To understand how registries manage images, you have to understand that images aren't single, giant files. They are composed of layers.

Each instruction in a Dockerfile (RUN, COPY, ADD) creates a new read-only layer. When you push an image to a registry, Docker doesn't upload the whole thing as one blob. Instead:

  1. Layer Hashing: Each layer is assigned a unique SHA256 hash based on its content.
  2. Content Addressable Storage: The registry stores these layers based on their hash. If ten different images all use ubuntu:22.04 as their base, the registry only stores that base layer once.
  3. The Manifest: The registry creates a "Manifest" file—a JSON document that acts as a recipe. It tells Docker, "To build this specific version of the image, you need Layer A, Layer B, and Layer C in this exact order."

This architecture is why pushing a small update to a large image happens so quickly; Docker only uploads the layers that have actually changed.
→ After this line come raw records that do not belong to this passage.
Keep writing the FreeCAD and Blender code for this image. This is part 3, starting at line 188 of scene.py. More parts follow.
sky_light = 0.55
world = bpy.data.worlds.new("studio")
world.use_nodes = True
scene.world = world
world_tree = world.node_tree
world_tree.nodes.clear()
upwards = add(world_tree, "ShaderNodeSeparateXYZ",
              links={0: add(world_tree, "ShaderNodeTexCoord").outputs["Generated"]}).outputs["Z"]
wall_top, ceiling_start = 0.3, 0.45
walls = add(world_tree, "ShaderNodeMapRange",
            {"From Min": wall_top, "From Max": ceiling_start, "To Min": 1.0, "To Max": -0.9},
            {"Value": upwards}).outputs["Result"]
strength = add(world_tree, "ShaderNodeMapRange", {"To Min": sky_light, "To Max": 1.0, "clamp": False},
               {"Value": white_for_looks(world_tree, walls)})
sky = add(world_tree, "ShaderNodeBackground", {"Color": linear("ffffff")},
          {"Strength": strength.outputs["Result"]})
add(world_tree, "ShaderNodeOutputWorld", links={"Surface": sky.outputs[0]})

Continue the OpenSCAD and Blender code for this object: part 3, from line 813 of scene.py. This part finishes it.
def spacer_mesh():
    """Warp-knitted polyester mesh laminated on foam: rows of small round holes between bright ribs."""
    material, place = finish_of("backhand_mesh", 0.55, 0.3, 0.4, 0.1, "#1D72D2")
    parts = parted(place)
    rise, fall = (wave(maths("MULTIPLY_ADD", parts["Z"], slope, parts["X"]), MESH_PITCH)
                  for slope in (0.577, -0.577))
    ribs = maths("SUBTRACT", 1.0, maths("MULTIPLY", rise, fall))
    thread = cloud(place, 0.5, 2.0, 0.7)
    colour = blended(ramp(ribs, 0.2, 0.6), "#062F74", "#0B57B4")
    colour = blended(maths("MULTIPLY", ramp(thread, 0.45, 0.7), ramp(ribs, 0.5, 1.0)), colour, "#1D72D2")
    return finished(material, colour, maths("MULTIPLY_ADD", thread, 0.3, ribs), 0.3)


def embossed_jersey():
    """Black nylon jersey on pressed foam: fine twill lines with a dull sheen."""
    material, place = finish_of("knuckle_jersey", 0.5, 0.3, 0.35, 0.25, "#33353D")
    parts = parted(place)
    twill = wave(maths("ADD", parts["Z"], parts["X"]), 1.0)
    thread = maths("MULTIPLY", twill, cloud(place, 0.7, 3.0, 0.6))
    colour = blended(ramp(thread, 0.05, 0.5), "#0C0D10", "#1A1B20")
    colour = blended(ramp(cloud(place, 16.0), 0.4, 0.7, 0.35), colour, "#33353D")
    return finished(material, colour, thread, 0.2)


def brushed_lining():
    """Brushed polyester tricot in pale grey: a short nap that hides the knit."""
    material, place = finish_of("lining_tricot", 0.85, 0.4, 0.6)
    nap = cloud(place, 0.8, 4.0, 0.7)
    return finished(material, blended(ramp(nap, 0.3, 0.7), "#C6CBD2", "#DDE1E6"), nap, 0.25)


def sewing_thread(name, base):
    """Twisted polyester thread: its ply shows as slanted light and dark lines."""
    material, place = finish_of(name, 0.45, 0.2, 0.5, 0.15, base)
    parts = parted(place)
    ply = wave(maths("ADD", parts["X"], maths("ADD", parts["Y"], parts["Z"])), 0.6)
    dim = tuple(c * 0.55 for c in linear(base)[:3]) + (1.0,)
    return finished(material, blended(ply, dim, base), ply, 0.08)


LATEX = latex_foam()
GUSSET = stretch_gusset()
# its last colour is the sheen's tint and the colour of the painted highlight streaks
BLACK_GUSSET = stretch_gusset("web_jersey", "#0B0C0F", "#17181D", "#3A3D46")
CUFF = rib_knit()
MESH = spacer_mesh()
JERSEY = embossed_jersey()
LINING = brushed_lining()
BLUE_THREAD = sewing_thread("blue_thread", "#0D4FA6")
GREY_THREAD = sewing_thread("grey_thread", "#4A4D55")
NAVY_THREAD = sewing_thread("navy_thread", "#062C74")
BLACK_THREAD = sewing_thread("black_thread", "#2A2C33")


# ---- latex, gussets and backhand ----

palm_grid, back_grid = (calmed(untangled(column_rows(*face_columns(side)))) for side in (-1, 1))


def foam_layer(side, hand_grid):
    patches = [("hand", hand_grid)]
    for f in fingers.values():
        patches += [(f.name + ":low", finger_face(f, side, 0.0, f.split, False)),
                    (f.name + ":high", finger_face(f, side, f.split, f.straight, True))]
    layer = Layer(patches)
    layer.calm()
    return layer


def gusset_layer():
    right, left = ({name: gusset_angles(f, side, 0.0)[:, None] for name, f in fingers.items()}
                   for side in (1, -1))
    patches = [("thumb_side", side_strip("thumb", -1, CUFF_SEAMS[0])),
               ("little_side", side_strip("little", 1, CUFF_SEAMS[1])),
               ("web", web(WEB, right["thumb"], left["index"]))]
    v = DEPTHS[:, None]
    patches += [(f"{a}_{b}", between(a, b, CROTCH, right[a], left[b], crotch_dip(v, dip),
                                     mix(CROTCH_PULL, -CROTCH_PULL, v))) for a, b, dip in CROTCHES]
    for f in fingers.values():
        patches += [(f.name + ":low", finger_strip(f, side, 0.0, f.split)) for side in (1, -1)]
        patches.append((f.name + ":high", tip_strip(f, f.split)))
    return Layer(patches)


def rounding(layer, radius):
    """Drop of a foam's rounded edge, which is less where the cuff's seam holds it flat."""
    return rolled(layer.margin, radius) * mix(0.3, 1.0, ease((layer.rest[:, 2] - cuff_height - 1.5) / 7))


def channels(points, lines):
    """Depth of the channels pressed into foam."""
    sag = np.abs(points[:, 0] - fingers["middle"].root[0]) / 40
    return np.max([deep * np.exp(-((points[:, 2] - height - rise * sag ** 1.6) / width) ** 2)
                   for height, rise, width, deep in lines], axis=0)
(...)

Public vs. Private Registries

Depending on who needs access to your code, you'll choose between two main types of registries:

1. Public Registries (e.g., Docker Hub)

Docker Hub is the "GitHub of images." It is the default registry for the Docker CLI. If you don't specify a registry URL, Docker assumes you are talking to Hub. Public registries are great for open-source tools but are a security risk for proprietary company code.

2. Private Registries

For enterprise applications, you need a walled garden. Private registries require authentication and are often hosted within a company's own VPC (Virtual Private Cloud). Popular options include: * Self-hosted: Using the open-source registry image to run your own server. * Cloud-managed: Amazon ECR (Elastic Container Registry), Google Artifact Registry, or Azure Container Registry. * Enterprise Tools: JFrog Artifactory or Sonatype Nexus.

The Lifecycle: Push, Pull, and Prune

Here is the step-by-step workflow of how an image moves through a registry:

The Push Process

When you run docker push my-reg.com/my-app:v1: - Your local client checks which layers the registry already has. - It uploads only the missing layers. - It uploads the manifest, linking those layers to the tag v1.

The Pull Process

When you run docker pull my-reg.com/my-app:v1: - The client requests the manifest for v1. - The registry sends back the list of required layers. - The client downloads the missing layers and stacks them on top of each other to recreate the image locally.

Image Management and Pruning

Registries can grow massive quickly. Because images are versioned (tags), you often end up with hundreds of old "dev" or "test" images.

Since layers are shared, deleting a tag doesn't necessarily delete the data. Most registries implement a Garbage Collection (GC) process. GC scans the manifests to see which layers are no longer referenced by any tag and physically deletes those blobs from the disk to reclaim space.

Summary Table: Registry vs. Repository

Feature Docker Registry Docker Repository
Definition The service/server hosting images. A collection of versions of one image.
Scope Global (e.g., Docker Hub, ECR). Specific (e.g., my-python-app).
Analogy The entire Warehouse. A specific shelf in the warehouse.
Function Manages authentication and storage. Manages tags and versioning.